Thanks in part to the U.S. Food and Drug Administration (FDA), Americans do not have access to all sunscreens
The United States is in the full throes of summer. After a rainy spring, summer arrived in my home state of Texas a couple of months ago. The sun has burned off the cloud cover, and my grass has begun to fry. Hello, big water bills!
The grass is not the only thing the sun fries in Texas (and elsewhere). It also fries Americans’ skin.
Skin cancer is the most common form of cancer in the United States. One in five Americans will develop skin cancer within their lifetimes. In the past few decades, Americans have become increasingly aware of the danger of skin cancer and the need to wear sunscreen.
Improvements Stalled
American sunscreens suck. The newer sunscreens sold in Asia and Europe are far better. By “better,” I mean they work better, they feel better, they go on smoother, and they are less greasy. The sunscreens sold in other countries are superior in all the attributes that make slathering on American sunscreens unpleasant.
Thanks in part to the U.S. Food and Drug Administration (FDA), Americans do not have access to these sunscreens. The only ingredients allowed in over-the-counter personal care products in the U.S. are those that are “generally recognized as safe and effective (GRASE).”
The GRASE List may sound benign, but it is not. If an ingredient is not on the GRASE List, it’s not allowed in products sold over the counter. The FDA currently allows 17 UV filters in American sunscreens.

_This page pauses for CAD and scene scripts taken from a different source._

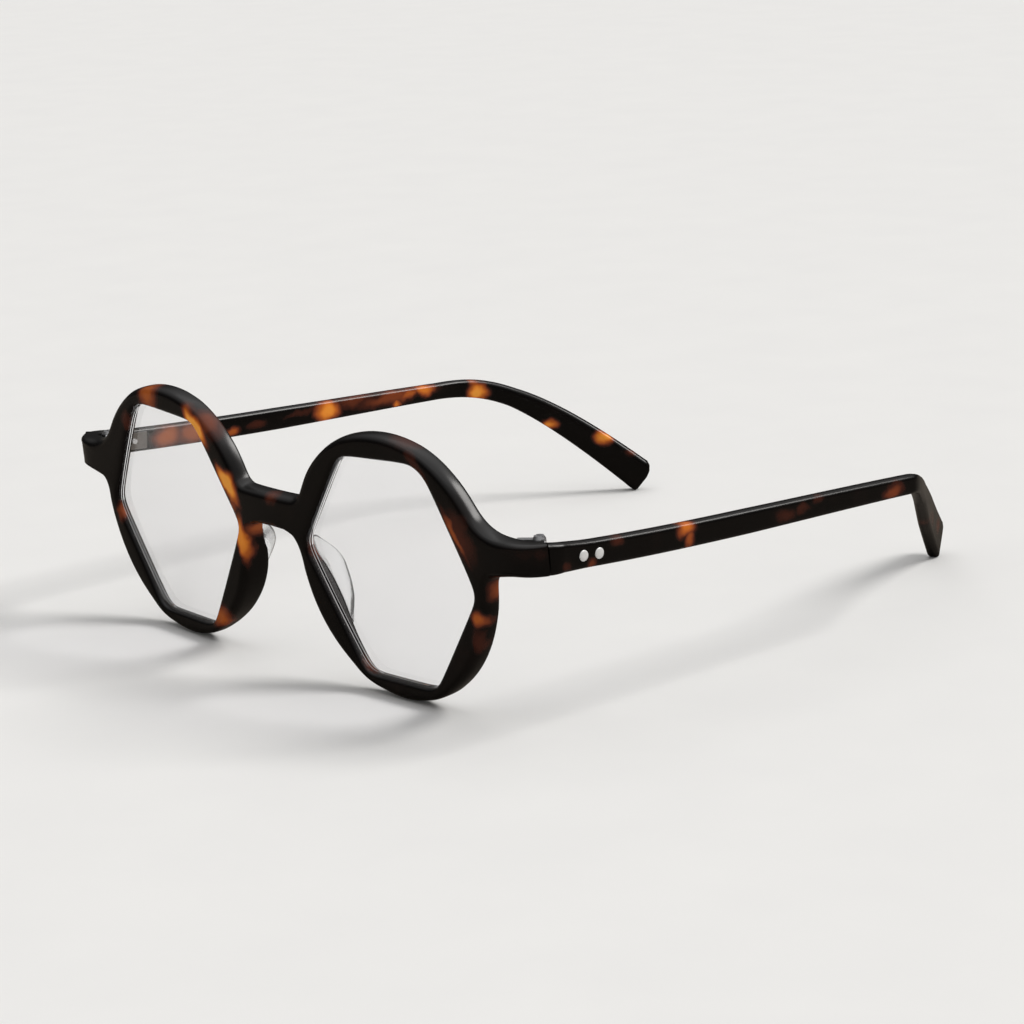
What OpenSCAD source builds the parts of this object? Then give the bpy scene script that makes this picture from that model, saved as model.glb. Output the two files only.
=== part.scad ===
// Polygonal eyeglasses: a round acetate front with six-sided lenses, two
// folding temples on five-barrel hinges, clear nose pads and steel cored
// temples. Units are millimetres. The glasses rest on the table at z = 0,
// +X is the wearer's left, the front looks towards -Y, the temples run to +Y.

/* [Lenses] */
// Width of a lens opening, from nasal corner to temporal corner
lens_width = 45.4; // [42:0.2:48]
// Height of a lens opening
lens_height = 43.8; // [41:0.2:46]
// Distance between the two lens centres
lens_spacing = 68; // [66:0.5:74]
// Sharpness of the lens corners, larger is a smaller corner radius
corner_power = 23; // [14:1:40]
// Sharpness of the upper corner next to the temple, which is softer
outer_corner_power = 12; // [8:1:30]
// Thickness of a lens
lens_thickness = 2; // [1.6:0.1:2.4]
// Radius of the front surface of a lens
lens_base_radius = 260; // [180:10:500]
// Gap between a lens edge and its groove
lens_gap = 0.15; // [0.1:0.01:0.25]

/* [Front] */
// Thickness of the acetate front
front_thickness = 4; // [3.6:0.1:4.6]
// Width of the rim above the lens
rim_width = 4.2; // [3.6:0.1:5.5]
// Forward lean of the front
front_tilt = 3.56; // [0:0.1:8]
// Angle each lens is turned back from the bridge
front_wrap = 3.13; // [0.5:0.1:6]
// Height of the top of the bridge above the lens centres
bridge_top = 10.1; // [8.5:0.1:11]
// Height of the underside of the bridge above the lens centres
bridge_bottom = 3.1; // [1.5:0.1:5]
// Radius of the rounded rear edges of the front
edge_radius = 0.6; // [0.4:0.05:0.8]
// Inset of the softly rounded front edges
front_edge = 1.4; // [0.8:0.05:1.6]
// Extra depth of the rim beside the nose
nose_flare = 2.2; // [0:0.1:3]
// Depth of the groove that holds a lens
groove_depth = 0.9; // [0.6:0.05:1]

/* [End pieces] */
// Height of the end piece at the joint
end_height = 6.1; // [5:0.1:7]
// Height of the end piece centre above the lens centres
end_level = 7; // [5.5:0.1:8]
// Radius of the outer corner seen from above
end_radius = 8; // [7:0.1:9.5]
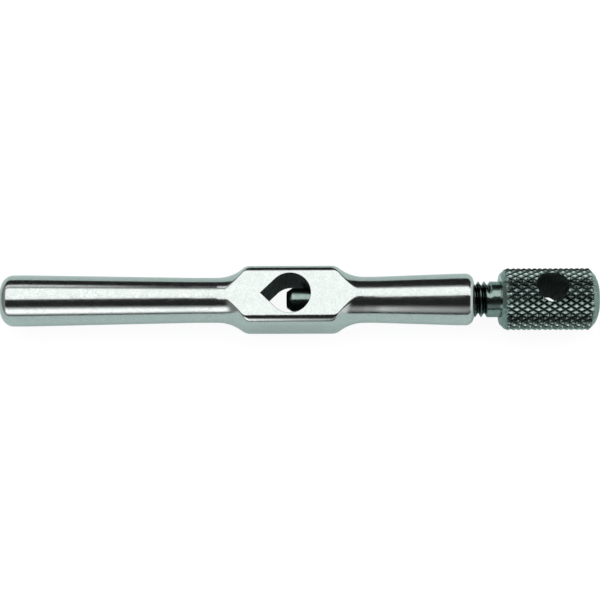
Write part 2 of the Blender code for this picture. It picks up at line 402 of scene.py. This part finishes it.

Of those, only eight are typically used, because the others have undesirable side effects, have textures that don’t lend themselves to skin care products, or are difficult to manufacture.
The FDA has not approved a new sunscreen ingredient since 1999, which means the sunscreens Americans have access to have not changed in decades. A 2014 law, called the Sunscreen Innovation Act, was an attempt to force the FDA to fast-track approvals of more advanced sunscreen ingredients. It did not work. Congress tried again in 2020, and the jury is still out on whether that will work.
Clinical Testing Roadblock
Here is the problem: the FDA considers the evidence for the newer UV-blocking ingredients, safely used by hundreds of millions of people for more than a decade, as anecdotal. Anecdotes are not data. The Europeans and Asians who have safely used newer sunblock were not part of any clinical study. In Europe, for example, sunblock is categorized as a cosmetic and thus does not require clinical testing to obtain the government’s permission to manufacture.
In the United States, by contrast, sunblock is regulated by the FDA. The FDA invited manufacturers to submit costly clinical studies on safety and efficacy. That is a tough sell because (1) clinical trials are expensive, and (2) the data proving the ingredients for the GRASE List are safe would allow competitors to produce a competing sunscreen.
In other words, no company has an incentive to be the first and bear the cost of clinical trials, because it would not recoup the cost.
It is not that the FDA believes newer sunscreen ingredients are unsafe. It happens because bureaucrats want the process to comply with how they believe the process should work. They want a costly paperwork exercise so they can file it away as evidence that newer UV blockers are safe enough to be added to the GRASE List.
Unnecessary Bother
As a result, when millions of Americans head outdoors this summer and hit the beach, visit local lakes, or do other outdoor activities such as hiking, biking, baseball, picnics, cookouts, and pool parties with friends, they will have less protection from the sun than their European counterparts.
Many Americans will slather on a greasy type of sunblock before heading outdoors for activities in the sun, and others will skip it. Many will forget to reapply sunscreen after a few hours, and they will get burned. More people would probably use sunscreen if better, more pleasant products were available at the local drugstore.
They would be available if the federal government would get out of the way.